* Written request:
Check each line of the material below, and copy it if it holds the string "Continue".

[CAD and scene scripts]

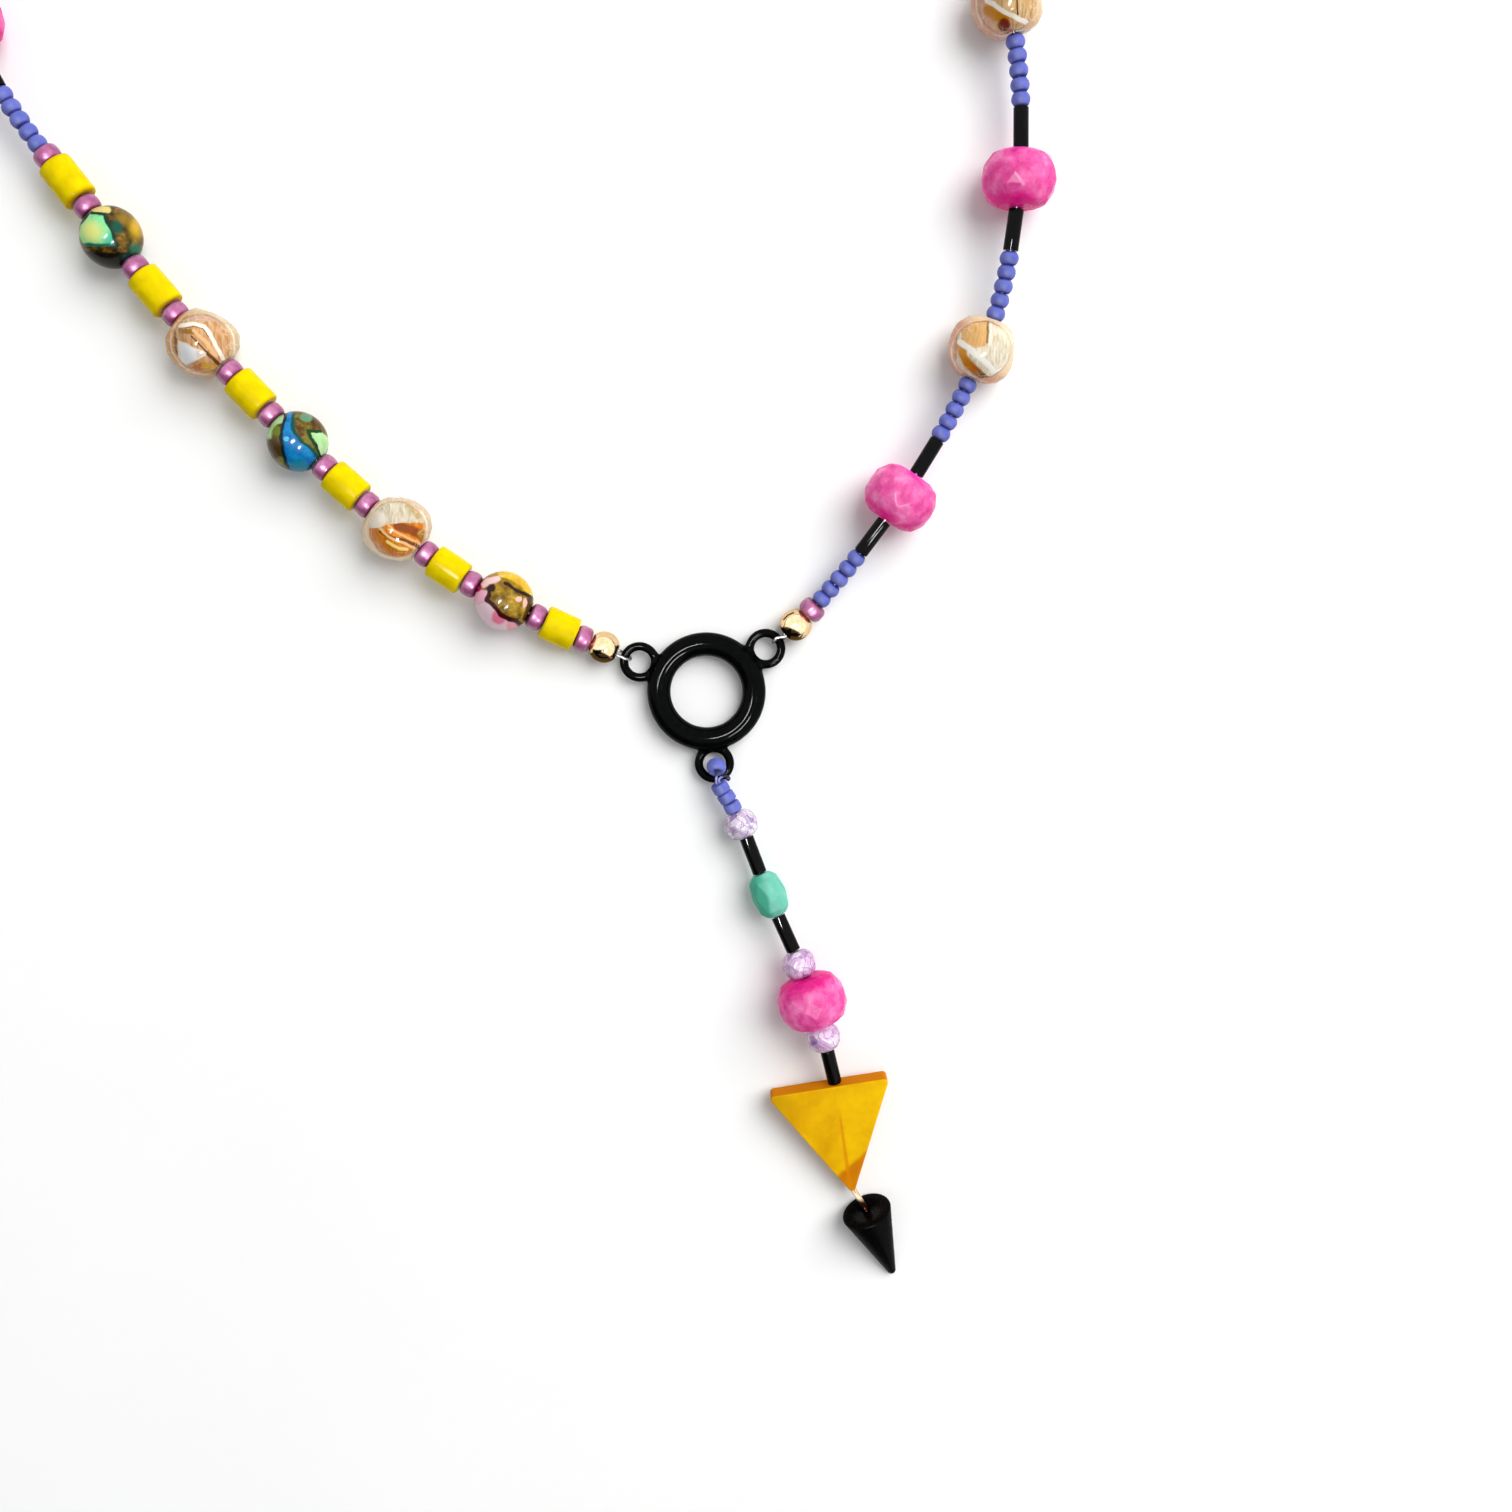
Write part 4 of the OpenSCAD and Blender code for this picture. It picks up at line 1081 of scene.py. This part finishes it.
def face_outwards(mesh):
    work = bmesh.new()
    work.from_mesh(mesh)
    bmesh.ops.recalc_face_normals(work, faces=work.faces)
    work.to_mesh(mesh)
    work.free()


def belongs(piece, node):
    """Says what a piece rides on, and which node of the part it stands for, which it hides."""
    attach(piece, "root")
    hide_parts(node)


# Geometry Nodes trees

class Tree(Nodes):
    """A node tree for a modifier, with named inputs."""

    def __init__(self, name, inputs):
        super().__init__(bpy.data.node_groups.new(name, "GeometryNodeTree"))
        self.keys = {}
        for label, kind in {"Geometry": "Geometry", **inputs}.items():
            socket = self.tree.interface.new_socket(label, in_out="INPUT", socket_type="NodeSocket" + kind)
            self.keys[label] = socket.identifier
        self.tree.interface.new_socket("Geometry", in_out="OUTPUT", socket_type="NodeSocketGeometry")
        self.given = {label: self.node("NodeGroupInput", output=label) for label in self.keys}

    def with_attribute(self, geometry, name, value, kind, domain):
        return self.node("GeometryNodeStoreNamedAttribute", {"data_type": kind, "domain": domain}, {
            "Geometry": geometry, "Name": name, "Value": value})

    def random_vector(self, low, high, seed):
        sockets = {0: low, 1: high, "Seed": seed}
        return self.node("FunctionNodeRandomValue", {"data_type": "FLOAT_VECTOR"}, sockets)

    def finish_with(self, geometry, material):
        """Real geometry, smooth, with its material, as the tree's result."""
        real = self.node("GeometryNodeRealizeInstances", sockets={0: geometry})
        smooth = self.node("GeometryNodeSetShadeSmooth", sockets={"Geometry": real})
        dressed = self.node("GeometryNodeSetMaterial", sockets={"Geometry": smooth, "Material": material})
        self.node("NodeGroupOutput", sockets={0: dressed})

    def apply(self, piece, **values):
        """Runs the tree on a piece with its inputs set, and leaves a plain mesh."""
        modifier = piece.modifiers.new(self.tree.name, "NODES")
        modifier.node_group = self.tree
        for label, value in values.items():
            modifier[self.keys[label.replace("_", " ").title()]] = value
        return settle(piece)


# How much a fully rounded bead's wall thins towards its ends
BEAD_WAIST = 0.35

# A bead's own turn about the wire goes up to nearly a full one, in radians
FULL_TURN = 6.2


def strung_bead_tree():
    """Ring-shaped beads with rounded edges, one on each point, turned along the wire and a little uneven."""
    floats = (
        "Bead Diameter", "Bead Length", "Hole Diameter", "Corner", "Roundness", "Size Spread", "Tilt Spread")
    tree = Tree("strung beads", {
        **dict.fromkeys(floats, "Float"), "Sides": "Int", "Seed": "Int", "Finish": "Material"})
    given = tree.given
    width, length, hole = given["Bead Diameter"], given["Bead Length"], given["Hole Diameter"]
    wall = (width - hole) * 0.5
    section = tree.node("GeometryNodeCurvePrimitiveQuadrilateral", sockets={"Width": wall, "Height": length})
    section = tree.node("GeometryNodeFilletCurve", {"mode": "POLY"}, {
        "Curve": section, "Count": 4, "Radius": given["Corner"]})
    section = tree.node("GeometryNodeSubdivideCurve", sockets={"Curve": section, "Cuts": 1})
    half = tree.vector(wall * 0.5, length * 0.5, 1.0)
    flat = tree.node("GeometryNodeInputPosition")
    oval = tree.vector_maths("NORMALIZE", tree.vector_maths("DIVIDE", flat, half))
    along = tree.parts(oval)[1]
    waist = tree.vector(tree.maths("MULTIPLY_ADD", along * along, -BEAD_WAIST, 1.0), 1.0, 1.0)
    oval = tree.vector_maths("MULTIPLY", tree.vector_maths("MULTIPLY", oval, half), waist)
    rounded = tree.node(
        "ShaderNodeMix", {"data_type": "VECTOR"}, {0: given["Roundness"], 4: flat, 5: oval}, output=1)
    section = tree.node("GeometryNodeSetPosition", sockets={"Geometry": section, "Position": rounded})
    loop = tree.node("GeometryNodeCurvePrimitiveCircle", sockets={
        "Resolution": given["Sides"], "Radius": (width + hole) * 0.25})
    bead = tree.node("GeometryNodeCurveToMesh", sockets={"Curve": loop, "Profile Curve": section})
    place = tree.scaled(tree.node("GeometryNodeInputPosition"), 1 / MM)
    bead = tree.with_attribute(bead, "bead_place", place, "FLOAT_VECTOR", "POINT")
    direction = tree.node("GeometryNodeInputNamedAttribute", {"data_type": "FLOAT_VECTOR"}, {
        "Name": "wire_direction"})
    aimed = tree.node("FunctionNodeAlignRotationToVector", {"axis": "Z"}, {"Vector": direction})
    spread, small = given["Tilt Spread"], 1 - given["Size Spread"]
    tilt = tree.random_vector(
        tree.vector(spread * -1, spread * -1), tree.vector(spread, spread, FULL_TURN), given["Seed"])
    tilt = tree.node("FunctionNodeEulerToRotation", sockets={0: tilt})
    turned = tree.node("FunctionNodeRotateRotation", {"rotation_space": "LOCAL"}, {
        "Rotation": aimed, "Rotate By": tilt})
    size = tree.random_vector(tree.vector(small, small, small), (1, 1, 1), given["Seed"] + 7)
    beads = tree.node("GeometryNodeInstanceOnPoints", sockets={
        "Points": given["Geometry"], "Instance": bead, "Rotation": turned, "Scale": size})
    number = tree.node("GeometryNodeInputIndex")
    beads = tree.with_attribute(beads, "bead_number", number, "FLOAT", "INSTANCE")
    tree.finish_with(beads, given["Finish"])
    return tree


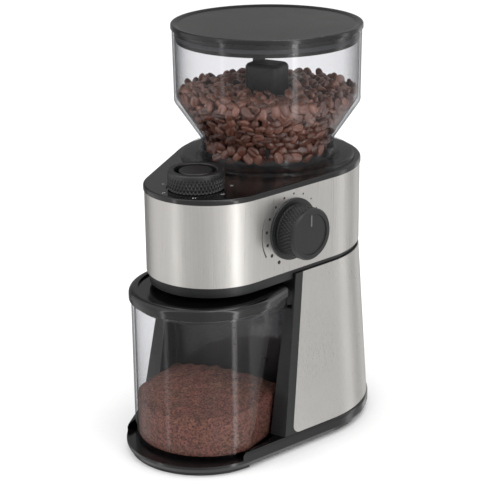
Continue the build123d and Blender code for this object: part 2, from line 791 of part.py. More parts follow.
screw_group("gearcase_screws", case_ears, case_low, 2.9, 1.6, 1.5, cover_plate)
screw_group("gearbox_mount_screws", gearbox_mounts, floor_top, 2.9, 1.6, 1.5, case_high + 3)

with BuildPart() as shaft_bearings:
    for low in (case_high + 1.5, floor_top + 1.5):
        with BuildSketch(Plane((0, burr_y, low))):
            Circle(bearing_r)
            Circle(shaft_r + 0.05, mode=Mode.SUBTRACT)
        extrude(amount=6)
save(shaft_bearings, "shaft_bearings")

with BuildPart() as gear_axle:
    with BuildSketch(Plane((0, wheel_y, case_low))):
        Circle(axle_r)
    extrude(amount=cover_plate - case_low)
save(gear_axle, "gear_axle")

first_low, first_high = 104.5, 112.5
second_low, second_high = 114.5, 125.5

with BuildPart() as motor_pinion:
    with BuildSketch(Plane((0, burr_y, first_low))):
        gear_outline(motor_teeth, gear_module, phase=-90)
        Circle(2.5, mode=Mode.SUBTRACT)
    extrude(amount=first_high - first_low)
save(motor_pinion, "motor_pinion")

with BuildPart() as compound_gear:
    with BuildSketch(Plane((0, wheel_y, first_low))):
        gear_outline(wheel_teeth, gear_module, phase=90 + 180 / wheel_teeth)
    extrude(amount=first_high - first_low)
    with BuildSketch(Plane((0, wheel_y, first_high))):
        Circle(5.2)
    extrude(amount=second_low - first_high)
    with BuildSketch(Plane((0, wheel_y, second_low))):
        gear_outline(second_teeth, gear_module, phase=90)
    extrude(amount=second_high - second_low)
    with BuildSketch(Plane((0, wheel_y, first_low))):
        Circle(axle_r + 0.05)
    extrude(amount=30, mode=Mode.SUBTRACT)
save(compound_gear, "compound_gear")

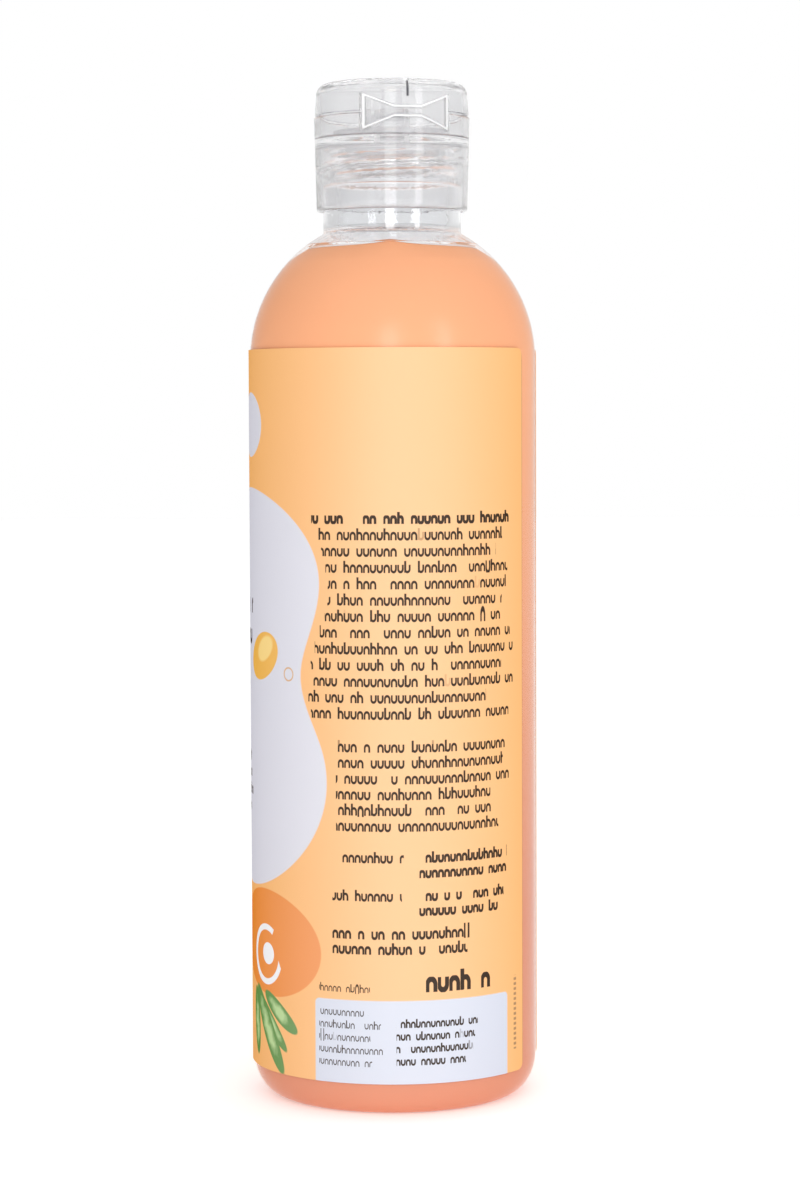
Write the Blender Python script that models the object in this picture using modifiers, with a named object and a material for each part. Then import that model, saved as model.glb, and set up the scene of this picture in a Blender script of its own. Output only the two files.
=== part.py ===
"""Clear round bottle of shampoo with a wrap label and a flip-top screw closure. Metres, +Z up.

The bottle stands on Z = 0 with its axis on Z. The lid's hinge is on the -Y side of the closure.
"""
import math

import bmesh
import bpy
from mathutils import Vector

# Body of the bottle: a straight cylinder under a domed shoulder
BODY_RADIUS = 0.0250
BODY_HEIGHT = 0.1293
BODY_WALL = 0.00065
BASE_CORNER_WIDTH = 0.0050
BASE_CORNER_HEIGHT = 0.0070
BASE_WALL = 0.0012
REST_RING_WIDTH = 0.0020
PUNT_DEPTH = 0.0035
PUNT_STATIONS = (0.35, 0.7, 0.88)

# Neck: a plain ring under a threaded mouth
NECK_RADIUS = 0.0109
NECK_WALL = 0.0013
NECK_RING_STEP = 0.00115
NECK_RING_HEIGHT = 0.0084
NECK_RING_ROUND = 0.0006
MOUTH_HEIGHT = 0.0062
RIM_ROUND = 0.0005

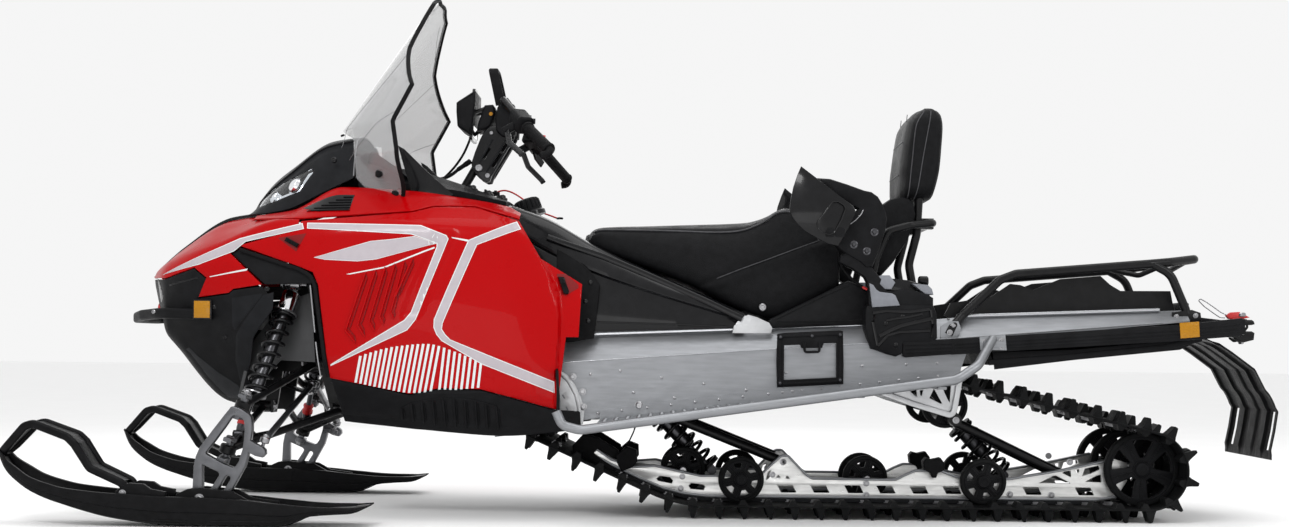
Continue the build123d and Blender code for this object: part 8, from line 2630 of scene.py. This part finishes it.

* Answer to the exercise:
Continue the build123d and Blender code for this object: part 2, from line 791 of part.py. More parts follow.
Continue the build123d and Blender code for this object: part 8, from line 2630 of scene.py. This part finishes it.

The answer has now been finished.